» Modeling code records:
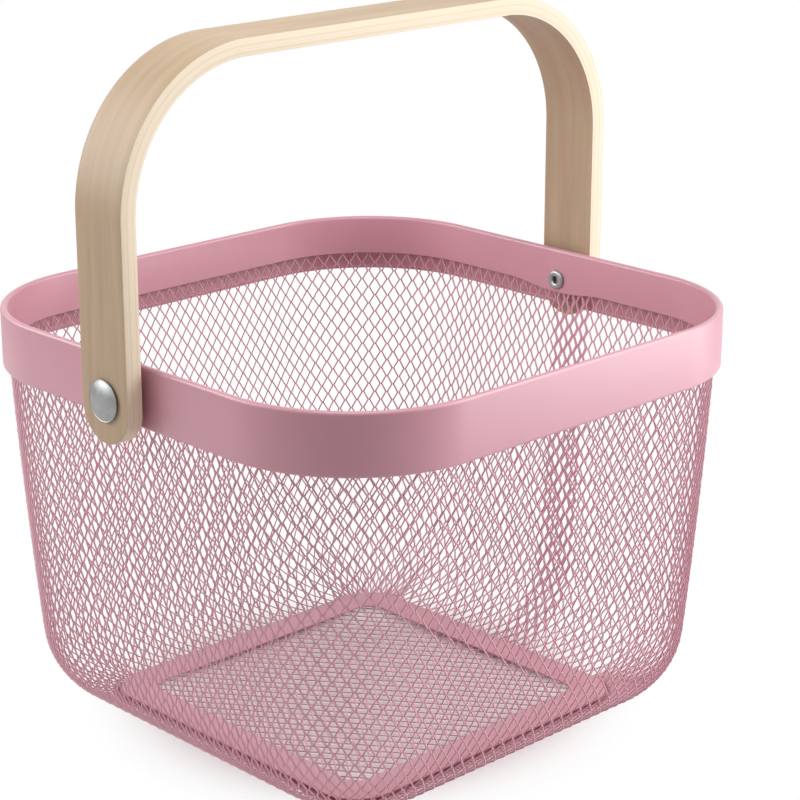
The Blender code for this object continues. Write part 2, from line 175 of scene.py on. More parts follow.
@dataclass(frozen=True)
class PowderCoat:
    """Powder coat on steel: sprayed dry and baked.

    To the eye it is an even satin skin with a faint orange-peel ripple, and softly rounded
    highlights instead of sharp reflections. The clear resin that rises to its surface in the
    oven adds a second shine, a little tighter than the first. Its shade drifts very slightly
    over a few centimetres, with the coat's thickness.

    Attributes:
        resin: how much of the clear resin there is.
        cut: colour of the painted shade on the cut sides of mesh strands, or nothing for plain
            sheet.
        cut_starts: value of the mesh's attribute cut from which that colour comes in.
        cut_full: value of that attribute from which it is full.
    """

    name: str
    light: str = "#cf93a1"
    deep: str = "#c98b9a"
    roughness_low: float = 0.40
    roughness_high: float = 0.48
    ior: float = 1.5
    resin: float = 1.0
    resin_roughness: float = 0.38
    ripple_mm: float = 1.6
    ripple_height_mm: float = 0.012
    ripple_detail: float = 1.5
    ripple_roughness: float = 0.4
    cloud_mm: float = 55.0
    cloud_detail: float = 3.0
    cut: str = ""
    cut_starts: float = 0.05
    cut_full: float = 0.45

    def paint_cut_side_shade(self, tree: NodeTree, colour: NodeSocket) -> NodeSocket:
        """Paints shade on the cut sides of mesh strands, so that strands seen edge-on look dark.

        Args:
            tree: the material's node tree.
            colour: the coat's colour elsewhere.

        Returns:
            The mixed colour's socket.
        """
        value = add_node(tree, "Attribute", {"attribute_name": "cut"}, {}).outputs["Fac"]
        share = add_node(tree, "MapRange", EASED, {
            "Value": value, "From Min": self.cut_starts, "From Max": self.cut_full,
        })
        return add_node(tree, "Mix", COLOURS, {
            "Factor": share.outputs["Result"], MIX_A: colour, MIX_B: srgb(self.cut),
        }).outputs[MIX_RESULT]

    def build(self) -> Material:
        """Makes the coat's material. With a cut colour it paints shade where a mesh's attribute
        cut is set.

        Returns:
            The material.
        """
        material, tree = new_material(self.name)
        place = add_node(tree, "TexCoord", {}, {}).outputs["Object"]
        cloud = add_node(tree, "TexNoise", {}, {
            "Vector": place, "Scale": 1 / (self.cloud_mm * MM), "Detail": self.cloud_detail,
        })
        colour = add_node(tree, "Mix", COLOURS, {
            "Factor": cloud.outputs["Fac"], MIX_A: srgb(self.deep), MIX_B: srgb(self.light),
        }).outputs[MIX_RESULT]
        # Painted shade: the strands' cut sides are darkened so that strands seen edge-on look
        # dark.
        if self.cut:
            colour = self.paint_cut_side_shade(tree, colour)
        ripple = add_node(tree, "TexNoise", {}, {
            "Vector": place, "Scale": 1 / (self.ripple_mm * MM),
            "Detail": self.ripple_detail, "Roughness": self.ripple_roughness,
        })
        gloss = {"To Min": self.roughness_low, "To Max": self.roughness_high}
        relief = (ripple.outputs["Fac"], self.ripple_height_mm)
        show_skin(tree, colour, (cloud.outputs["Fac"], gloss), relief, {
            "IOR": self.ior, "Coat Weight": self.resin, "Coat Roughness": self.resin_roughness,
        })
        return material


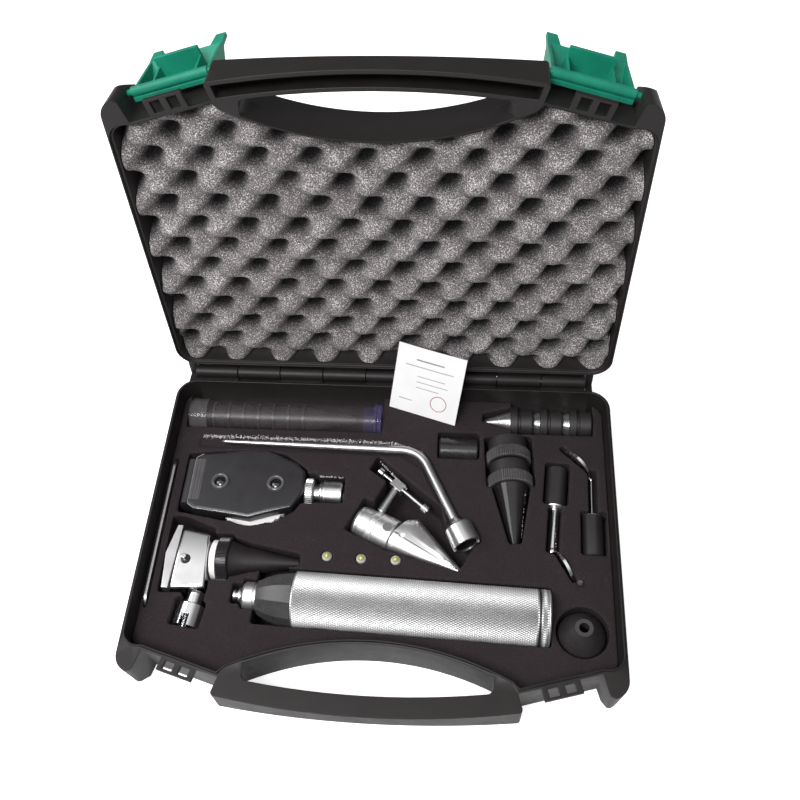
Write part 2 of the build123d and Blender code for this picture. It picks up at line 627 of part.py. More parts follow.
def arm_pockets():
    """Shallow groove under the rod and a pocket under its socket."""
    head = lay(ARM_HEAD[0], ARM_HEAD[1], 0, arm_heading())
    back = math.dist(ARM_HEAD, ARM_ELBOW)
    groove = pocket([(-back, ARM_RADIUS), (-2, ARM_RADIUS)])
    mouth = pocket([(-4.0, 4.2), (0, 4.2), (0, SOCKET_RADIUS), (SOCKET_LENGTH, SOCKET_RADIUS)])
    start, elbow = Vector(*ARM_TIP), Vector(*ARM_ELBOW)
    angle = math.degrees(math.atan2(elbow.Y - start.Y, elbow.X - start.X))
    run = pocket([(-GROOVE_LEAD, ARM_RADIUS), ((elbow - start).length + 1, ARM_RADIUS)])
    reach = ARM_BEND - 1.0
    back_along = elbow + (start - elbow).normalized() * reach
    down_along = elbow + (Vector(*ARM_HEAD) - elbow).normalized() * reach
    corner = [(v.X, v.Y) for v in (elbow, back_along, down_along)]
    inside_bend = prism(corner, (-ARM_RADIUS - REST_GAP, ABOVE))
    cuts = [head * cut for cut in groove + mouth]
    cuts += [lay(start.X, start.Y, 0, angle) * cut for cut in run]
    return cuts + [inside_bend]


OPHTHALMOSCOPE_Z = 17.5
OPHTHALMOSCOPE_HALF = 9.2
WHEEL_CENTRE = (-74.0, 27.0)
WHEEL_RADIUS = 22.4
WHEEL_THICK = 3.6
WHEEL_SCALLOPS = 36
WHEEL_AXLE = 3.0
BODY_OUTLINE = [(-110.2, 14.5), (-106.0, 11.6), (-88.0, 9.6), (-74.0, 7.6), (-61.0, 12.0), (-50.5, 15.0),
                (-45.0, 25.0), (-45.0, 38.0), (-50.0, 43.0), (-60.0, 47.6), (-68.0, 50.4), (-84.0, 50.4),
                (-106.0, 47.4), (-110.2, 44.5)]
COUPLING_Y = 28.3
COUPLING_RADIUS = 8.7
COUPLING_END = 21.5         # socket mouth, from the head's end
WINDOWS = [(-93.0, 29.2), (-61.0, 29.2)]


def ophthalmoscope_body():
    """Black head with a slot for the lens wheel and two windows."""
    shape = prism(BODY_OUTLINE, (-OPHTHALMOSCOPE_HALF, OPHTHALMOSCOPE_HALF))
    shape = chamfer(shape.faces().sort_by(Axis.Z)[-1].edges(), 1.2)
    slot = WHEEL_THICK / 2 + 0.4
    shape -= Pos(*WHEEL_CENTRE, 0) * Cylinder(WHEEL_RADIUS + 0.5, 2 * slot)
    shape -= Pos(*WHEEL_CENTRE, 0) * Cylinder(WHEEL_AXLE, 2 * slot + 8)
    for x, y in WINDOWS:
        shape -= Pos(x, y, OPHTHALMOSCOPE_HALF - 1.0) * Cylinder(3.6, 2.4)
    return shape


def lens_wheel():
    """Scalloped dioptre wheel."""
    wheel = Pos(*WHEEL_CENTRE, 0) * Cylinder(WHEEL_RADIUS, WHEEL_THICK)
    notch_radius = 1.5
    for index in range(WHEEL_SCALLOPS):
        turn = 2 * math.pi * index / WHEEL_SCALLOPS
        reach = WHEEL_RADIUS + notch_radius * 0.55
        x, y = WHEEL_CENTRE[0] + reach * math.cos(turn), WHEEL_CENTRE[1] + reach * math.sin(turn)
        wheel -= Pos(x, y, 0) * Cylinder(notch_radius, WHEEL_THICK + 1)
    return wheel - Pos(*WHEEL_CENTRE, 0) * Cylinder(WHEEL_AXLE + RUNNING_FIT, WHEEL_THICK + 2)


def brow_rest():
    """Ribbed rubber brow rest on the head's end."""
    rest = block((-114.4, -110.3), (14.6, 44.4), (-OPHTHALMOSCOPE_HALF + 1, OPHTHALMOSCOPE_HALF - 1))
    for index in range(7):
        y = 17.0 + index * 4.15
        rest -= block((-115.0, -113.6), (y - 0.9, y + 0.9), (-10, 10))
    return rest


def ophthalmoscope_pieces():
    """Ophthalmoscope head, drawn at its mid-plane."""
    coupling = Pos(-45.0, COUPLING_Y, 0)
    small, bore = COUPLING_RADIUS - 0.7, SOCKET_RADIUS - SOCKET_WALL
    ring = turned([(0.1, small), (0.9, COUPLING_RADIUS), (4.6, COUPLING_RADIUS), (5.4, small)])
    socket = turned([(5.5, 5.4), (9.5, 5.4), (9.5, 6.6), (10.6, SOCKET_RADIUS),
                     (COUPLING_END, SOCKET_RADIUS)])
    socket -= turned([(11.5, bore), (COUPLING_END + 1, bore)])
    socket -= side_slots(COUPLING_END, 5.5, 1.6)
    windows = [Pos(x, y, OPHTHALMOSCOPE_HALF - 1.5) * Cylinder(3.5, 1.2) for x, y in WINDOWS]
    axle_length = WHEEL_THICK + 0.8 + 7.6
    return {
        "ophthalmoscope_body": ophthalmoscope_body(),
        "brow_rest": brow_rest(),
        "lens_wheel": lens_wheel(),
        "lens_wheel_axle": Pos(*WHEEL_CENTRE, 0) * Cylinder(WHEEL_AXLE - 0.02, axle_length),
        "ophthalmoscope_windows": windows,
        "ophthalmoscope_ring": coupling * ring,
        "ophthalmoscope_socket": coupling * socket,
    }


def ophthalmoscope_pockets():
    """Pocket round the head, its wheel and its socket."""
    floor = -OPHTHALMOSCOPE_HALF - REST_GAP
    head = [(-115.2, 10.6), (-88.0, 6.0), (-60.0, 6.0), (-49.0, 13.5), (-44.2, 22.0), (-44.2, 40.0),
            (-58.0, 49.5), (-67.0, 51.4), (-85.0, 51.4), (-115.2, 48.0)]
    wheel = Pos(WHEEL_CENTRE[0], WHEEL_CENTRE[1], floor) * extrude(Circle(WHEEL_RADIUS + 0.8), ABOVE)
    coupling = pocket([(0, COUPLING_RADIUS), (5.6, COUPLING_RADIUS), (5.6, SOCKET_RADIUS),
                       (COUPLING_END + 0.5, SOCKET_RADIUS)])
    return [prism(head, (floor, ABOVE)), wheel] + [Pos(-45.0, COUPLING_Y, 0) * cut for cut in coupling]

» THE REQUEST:
Starting at the first line of the data above, please restate word for word every line up to and including the one that holds "dry and baked.", and add nothing else.

» ANSWER BELOW:
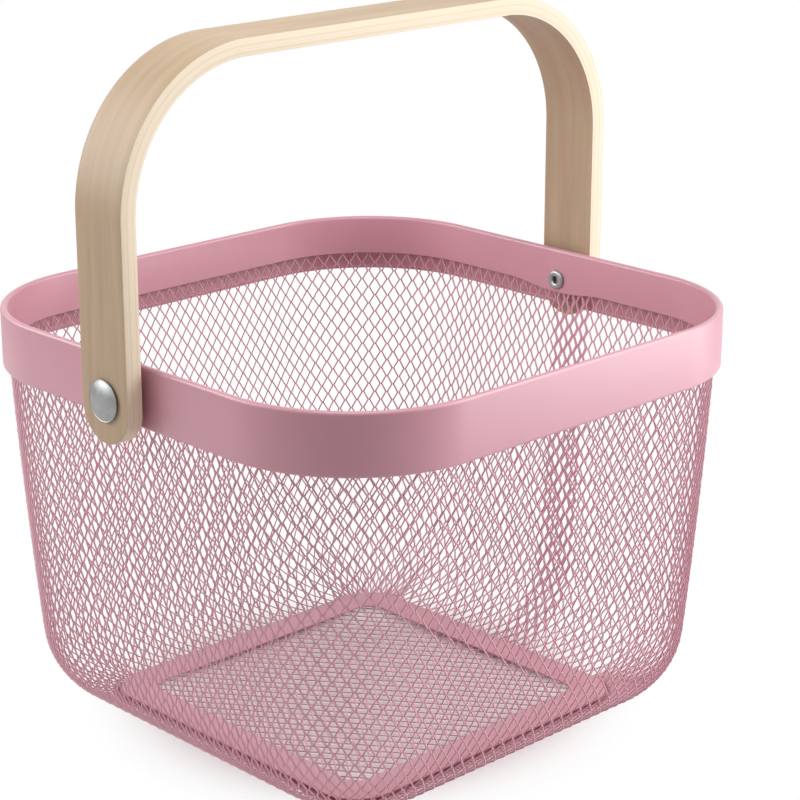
The Blender code for this object continues. Write part 2, from line 175 of scene.py on. More parts follow.
@dataclass(frozen=True)
class PowderCoat:
    """Powder coat on steel: sprayed dry and baked.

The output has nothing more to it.